Lev Rebet was born in 1912 into the family of a postal official in the town of Stryi, Lviv oblast. Since childhood Rebet was known for his profound piety and dedication to the Ukrainian national idea. He was a member of the youth Plast movement, joined the Ukrainian Military Organization (UVO) at age 15 while still a student at the Stryi Academic High School, and went on to join the Organization of Ukrainian Nationalists (OUN). Recalling those years, Rebet wrote: “The main base of the OUN was youth, primarily students. These young people had been raised in the traditions of Ukrainian statehood. They remembered the existence, even if short- lived, of their independent country and saw the Ukrainian army with their own eyes. In short, they had once experienced the independence of the Ukrainian state for which they intended to struggle. For them, national independence was not an unfeasible fantasy; the young people had seen this independence, and it had a real shape in their imagination. All they had to do was achieve it.”
This was Lev Rebet’s lifelong goal. Like thousands of his contemporaries, participants of the national movement, Rebet had hungered for action since his youth, and was not content only to speak beautiful but abstract words about freedom. Lev joined the OUN almost immediately after its creation in 1929. The Polish occupational forces accused Rebet of being an OUN member and jailed him. His organizational skills and dedication to the national cause were duly appreciated by the OUN leadership: between 1934 and 1938 Rebet served as the leader of the OUN Territorial Executive in Western Ukraine. Characteristically, after the OUN split in 1940, Rebet sided with Stepan Bandera and not Andriy Melnyk.
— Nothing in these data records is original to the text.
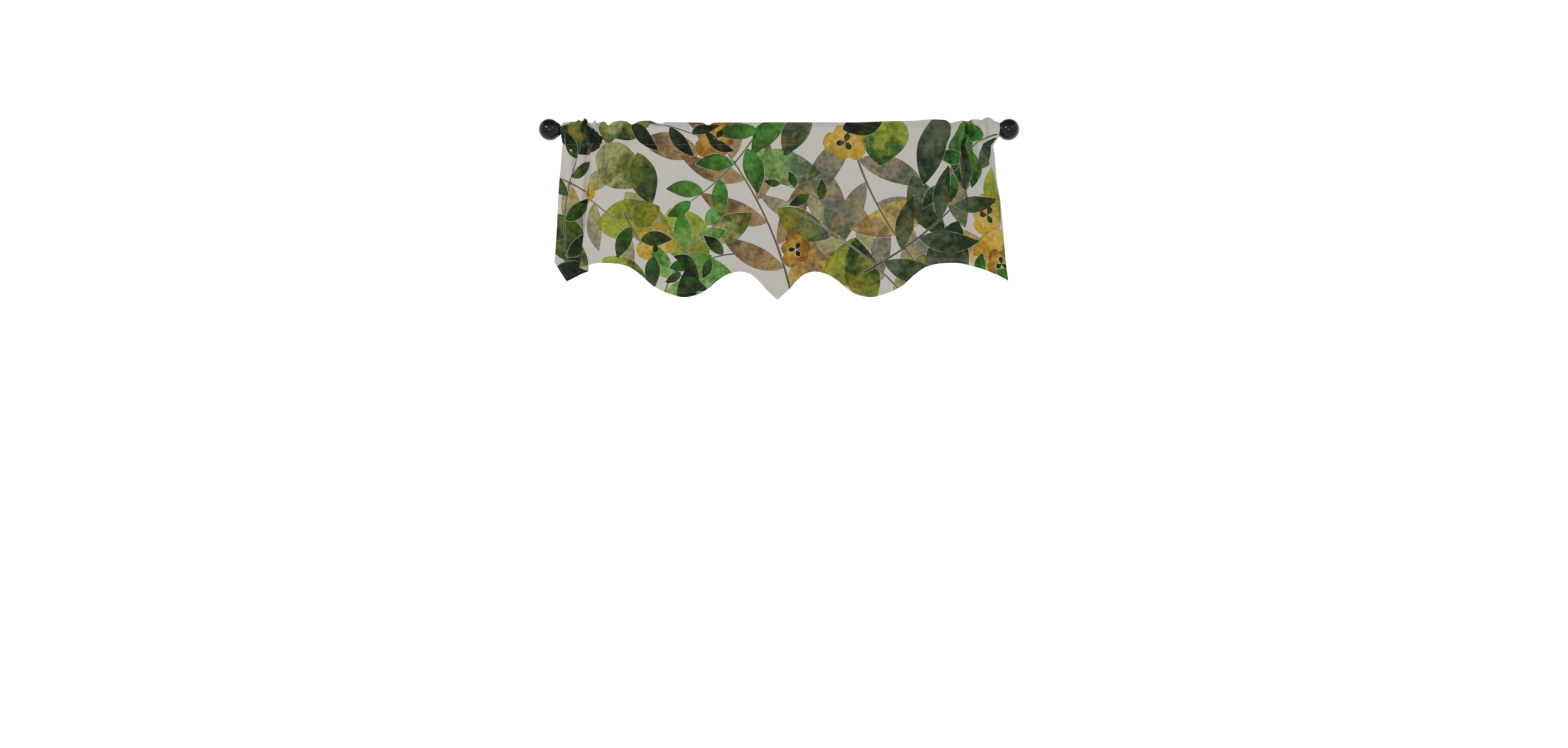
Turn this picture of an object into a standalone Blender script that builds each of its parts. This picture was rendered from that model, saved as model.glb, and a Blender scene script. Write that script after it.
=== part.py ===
"""Window valance on a curtain rod.

A scalloped cloth valance hangs by the rod pocket along its top edge from a
round tube, and a turned ball finial plugs each end of the tube.

Frame: X runs along the rod, -Y faces the room and +Z is up. The origin is the
middle of the rod's axis. Every length is in metres and every angle in degrees.
"""

import math
from collections import namedtuple

import bmesh
import bpy
import numpy as np

# ---------------------------------------------------------------- rod, finials
ROD_RADIUS = 0.008
ROD_WALL = 0.001
ROD_HALF = 0.5305  # from the rod's middle to its cut end
ROUND_SIDES = 24

FIT_GAP = 0.0004  # between any two pieces that touch
BALL_RADIUS = 0.026
BALL_OUT = 0.558  # from the rod's middle to the ball's centre
RING_RADIUS = 0.0175
RING_LENGTH = 0.0085
NECK_RADIUS = 0.0115
PLUG_LENGTH = 0.024
PLUG_CHAMFER = 0.001
BALL_STEPS = 9
RING_STEPS = 3

# ----------------------------------------------------------------------- cloth
CLOTH = 0.0012  # thickness of one layer
HALF_WIDTH = 0.596  # half of the cloth's cut width
CENTRE_X = -0.004  # the middle tip hangs a little left of the rod's middle
POCKET_SLACK = 0.0014  # air between the rod and the cloth that goes round it
POCKET_RADIUS = ROD_RADIUS + POCKET_SLACK + CLOTH
MOUTH_RADIUS = 0.0170  # the pocket's right end opens over the finial's neck
MOUTH_LENGTH = 0.014
LEAST_RISE = 0.0004  # of the top crease above the cloth's round on the rod
SHOULDER = 0.75  # height where the cloth meets the rod's round, in pocket radii
SHOULDER_ROWS = (0.25, 0.5)  # places down the pocket of its upper and lower shoulder
CREASE_HEIGHT = 0.018
SEAM_HEIGHT = -0.037
STITCHED = 0.0011  # half of the thickness where both layers are sewn together
INNER_CREASE_DROP = 0.0026

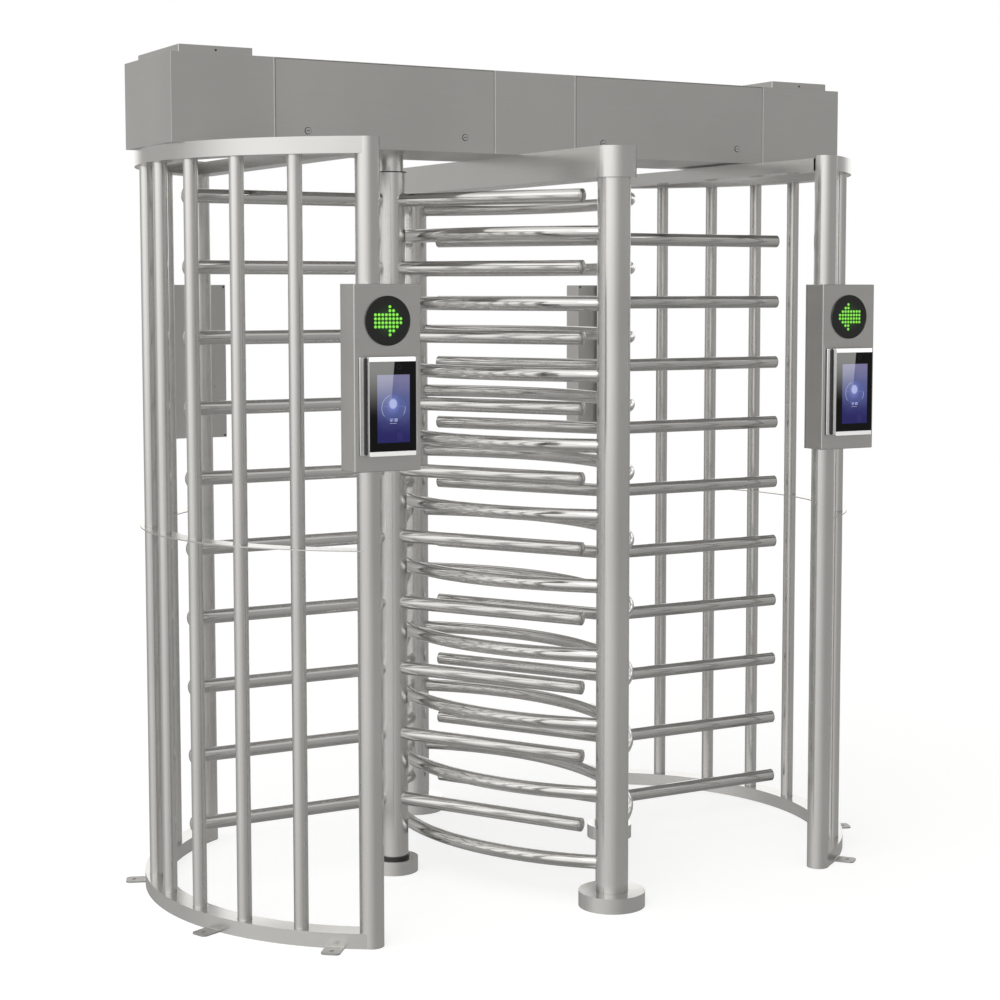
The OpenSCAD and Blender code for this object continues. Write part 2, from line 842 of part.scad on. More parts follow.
// A case on two feet, with vents across its top
module power_supply() {
    x0 = rotor_x + supply_out;
    step = supply_w / vent_count;
    color([0.6, 0.6, 0.62])
    difference() {
        union() {
            block(x0, x0 + supply_w, -supply_d / 2, supply_d / 2, tray_top, tray_top + supply_h);
            block(x0 - foot_l, x0 + supply_w + foot_l, -supply_d / 2, supply_d / 2,
                  tray_top, tray_top + foot_t);
        }
        for (i = [0 : vent_count - 1])
            translate([x0 + (i + 0.5) * step - vent_w / 2, -vent_l / 2, tray_top + supply_h - vent_deep])
                cube([vent_w, vent_l, vent_deep + cut]);
    }
}

// Reader boxes

// Places a shape drawn for the left front box at each of the four boxes
module reader_place(sx, sy) {
    mirror([0, sy == RIGHT ? 1 : 0, 0]) mirror([sx == RIGHT ? 1 : 0, 0, 0])
        translate([-end_post_x, 0, 0]) children();
}

module reader_places() {
    for (sx = SIDES) for (sy = SIDES) reader_place(sx, sy) children();
}

module reader_box(sx, sy) {
    color(dull_steel)
    reader_place(sx, sy) difference() {
        block(-box_w / 2, box_w / 2, -face_y, -box_y, box_z, box_top);
        block(-box_w / 2 + box_wall, box_w / 2 - box_wall, -face_y + box_wall, -box_y + cut,
              box_z + box_wall, box_top - box_wall);
    }
}

module reader_back_plates() {
    color(dull_steel)
    reader_places() difference() {
        block(-box_w / 2, box_w / 2, -box_y, -back_y, box_z, box_top);
        block(end_post_r, end_post_r + slot_w, -box_y - cut, -back_y + cut, box_z + slot_up,
              box_z + slot_up + slot_h);
    }
}

module arrow_discs() {
    color(black)
    reader_places() translate([0, -face_y, light_z]) rotate([90, 0, 0]) cylinder(d = light_d, h = light_t);
}

// Lamps in the shape of an arrow that points to the lane's middle
module arrow_lamps() {
    color([0.35, 0.95, 0.2])
    reader_places() for (row = [0 : grid - 1]) for (col = [arrow_rows[row][0] : arrow_rows[row][1]])
        translate([(col - (grid + 1) / 2) * lamp_step, -face_y - light_t,
                   light_z + ((grid - 1) / 2 - row) * lamp_step])
            rotate([90, 0, 0]) cylinder(d = lamp_d, h = lamp_rise, $fn = 24);
}

// The wide rear half of a terminal
module terminal_cases() {
    color(dull_steel)
    reader_places() block(-case_w / 2, case_w / 2, -face_y - case_t, -face_y,
                          terminal_z, terminal_z + terminal_h);
}

// The front half, with the narrower neck behind it
module terminal_fronts() {
    foot = terminal_z + shadow_in;
    color(black)
    reader_places() {
        block(-shadow_w / 2, shadow_w / 2, -terminal_y, -face_y - case_t, foot, foot + shadow_h);
        block(-terminal_w / 2, terminal_w / 2, -terminal_y - front_t + glass_t, -terminal_y,
              terminal_z, terminal_z + terminal_h);
    }
}

module terminal_screens() {
    color([0.1, 0.1, 0.3])
    reader_places() block(-terminal_w / 2, terminal_w / 2,
                          -terminal_y - front_t, -terminal_y - front_t + glass_t,
                          terminal_z + strip_h, terminal_z + terminal_h - strip_h);
}

module terminal_strips() {
    color(steel)
    reader_places() for (z = [terminal_z, terminal_z + terminal_h - strip_h])
        block(-terminal_w / 2, terminal_w / 2, -terminal_y - front_t, -terminal_y - front_t + glass_t,
              z, z + strip_h);
}

barrier_posts();
barrier_flanges();
barrier_beam();
barrier_bars_left();
barrier_bars_right();
cage_posts();
cage_top_bands();
cage_floor_bands();
cage_mid_rings();
cage_bars(LEFT);  // left_cage_bars
cage_bars(RIGHT);  // right_cage_bars
cage_ties();
anchor_tabs();
canopy_tray();
canopy_end_blocks();
canopy_middle();
canopy_covers();
canopy_lids();
case_screws();
pivot_bases();
pivot_seals();
neck_housings();
neck_bearings();
drive_motors();
motor_brackets();
lock_solenoids();
control_unit();
power_supply();
reader_box(LEFT, LEFT);  // reader_box_left_front
reader_box(LEFT, RIGHT);  // reader_box_left_rear
reader_box(RIGHT, LEFT);  // reader_box_right_front
reader_box(RIGHT, RIGHT);  // reader_box_right_rear
reader_back_plates();
arrow_discs();
arrow_lamps();
terminal_cases();
terminal_fronts();
terminal_screens();
terminal_strips();
rotor_column(LEFT);  // left_rotor_column
rotor_column(RIGHT);  // right_rotor_column
rotor_shaft(LEFT);  // left_rotor_shaft
rotor_shaft(RIGHT);  // right_rotor_shaft
rotor_foot(LEFT);  // left_rotor_foot
rotor_foot(RIGHT);  // right_rotor_foot
rotor_arms(LEFT, left_top_z);  // left_rotor_arms
rotor_arms(RIGHT, right_top_z);  // right_rotor_arms
arm_caps(LEFT, left_top_z);  // left_arm_caps
arm_caps(RIGHT, right_top_z);  // right_arm_caps
lock_disc(LEFT);  // left_lock_disc
lock_disc(RIGHT);  // right_lock_disc
lock_bolt(LEFT);  // left_lock_bolt
lock_bolt(RIGHT);  // right_lock_bolt
access_panel(LEFT);  // left_access_panel
access_panel(RIGHT);  // right_access_panel
panel_lock(LEFT, lock_outer_x);  // left_panel_lock_outer
panel_lock(LEFT, lock_inner_x);  // left_panel_lock_inner
panel_lock(RIGHT, lock_outer_x);  // right_panel_lock_outer
panel_lock(RIGHT, lock_inner_x);  // right_panel_lock_inner
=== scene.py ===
# %% [markdown]
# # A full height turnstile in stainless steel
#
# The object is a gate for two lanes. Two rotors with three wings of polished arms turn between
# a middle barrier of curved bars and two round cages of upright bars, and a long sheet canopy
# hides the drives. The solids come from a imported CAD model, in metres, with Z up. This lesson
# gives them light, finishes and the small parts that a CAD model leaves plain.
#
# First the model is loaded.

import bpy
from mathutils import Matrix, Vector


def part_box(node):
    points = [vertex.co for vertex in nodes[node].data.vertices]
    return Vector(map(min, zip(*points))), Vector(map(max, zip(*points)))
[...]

When the restoration of an independent Ukrainian state was proclaimed on June 30, 1941 in Lviv, Lev Rebet was appointed Deputy Chairman of the Ukrainian State Government headed by Yaroslav Stetsko. After Stetsko was arrested, Rebet temporarily served as Prime Minister of the government. Later he was arrested by the Gestapo and imprisoned in Auschwitz until the fall of 1944. Between 1945 and 1948 Rebet served as chief justice of the External Units of the OUN. At this time he moved to Munich. From 1948 he was one of the leaders of the OUN Political Council (abroad) together with Mykola Lebed, Ivan Butkovsky, and Myroslav Prokop, and soon became its chairman. In his final years, from 1954 to 1957, Rebet was a professor at the Ukrainian Free University.
This article will not discuss the political aspect of Rebet’s activity, in particular his complex relationship with Stepan Bandera, which is a subject for a separate, long discussion. Instead we will focus on his studies on the theory and history of the Ukrainian nation, such as The Theory of the Nation (1955), Formation of the Ukrainian Nation (1951-1957), and Light and Shadows of the OUN (a book of historical memoirs, 1955-1956). Rebet’s ideas dating back fifty years have not lost their validity and justly deserve greater attention. The goal that he pursued in all these studies is both simple and extremely complex: to discover the meaning of the nation as a general phenomenon, and to uncover the meaning of the Ukrainian nation, its historical process of formation and development, and its future prospects.
The following is Rebet’s key thesis of his Theory of the Nation: “The relationship between external and internal manifestations of national life is determined by the cycle in which objective reality brings forth the idea, and the idea forms objective reality. Man lives in the system of these relations both as part of a natural process (i.e., he is born in his environment) and out of his own choice (i.e., he shapes his identity and realizes his ambitions). A nation as a community has the greatest influence, and a man belongs to it with all of his essence and all aspects of his life...For this reason, nations are lasting forms of human existence, and the historically conditioned social and socio-psychological structure of every nation is directly related to the structure of the state, which reflects the nation’s whole nature. For states basically exist as nation-states, while the state and the nation are linked in the same way as form and content.”
The question that preoccupied Rebet the publicist was how the Ukrainian nation was formed; what were the stages and chronology of this process. After examining the complex historical collisions of the Khmelnytsky period, he arrived at the controversial conclusion that “the Ukrainian people under Khmelnytsky had not yet taken the shape of a modern nation. As a representative of the Polish nobility, Khmelnytsky himself was in thrall to its worldview, while the Cossack leadership, mostly formed from representatives of old Cossack or Polish noble families, tended to build the state on the foundations of an estate society as they saw fit. It is therefore natural that privileges, the basis of an estate system, were one of the Cossacks’ main pursuits in all their uprisings against Poland.” This, Rebet concludes, “is undeniable proof of the absence of a modern nation; this is evidence of an archaic approach to state building, which has long since exhausted itself.”
What was his idea of a future independent Ukraine, in the realization of which Rebet never doubted? He primarily saw it as a democratic state. Therefore, he flatly rejected the slogan “Ukraine for Ukrainians,” which drew criticism from Stepan Bandera’s representatives. Rebet believed that “the Ukrainian nation, an Eastern Europe people with the most ancient grain-growing culture, has the potential to generate the most advanced ideas of humanity in these parts. Ukraine can and must become an example of political culture, and instead of the tyranny represented for centuries by the white and red Russian empires in the East, be a model of a modern democratic state, where personal freedom and dignity are not mere noise.”
Obviously, the Soviet secret services considered such ideas to be extremely dangerous for the indestructible USSR. Hence the order was given to kill Rebet (it has not been ruled out that the facts that would substantiate this are still buried in archives). Although the Soviets succeeded in killing an outstanding politician and scholar (who was also a doctor of law), his ideas live on. We are now witnessing a democratic rebirth of the nation that would have been impossible without such figures as Lev Rebet.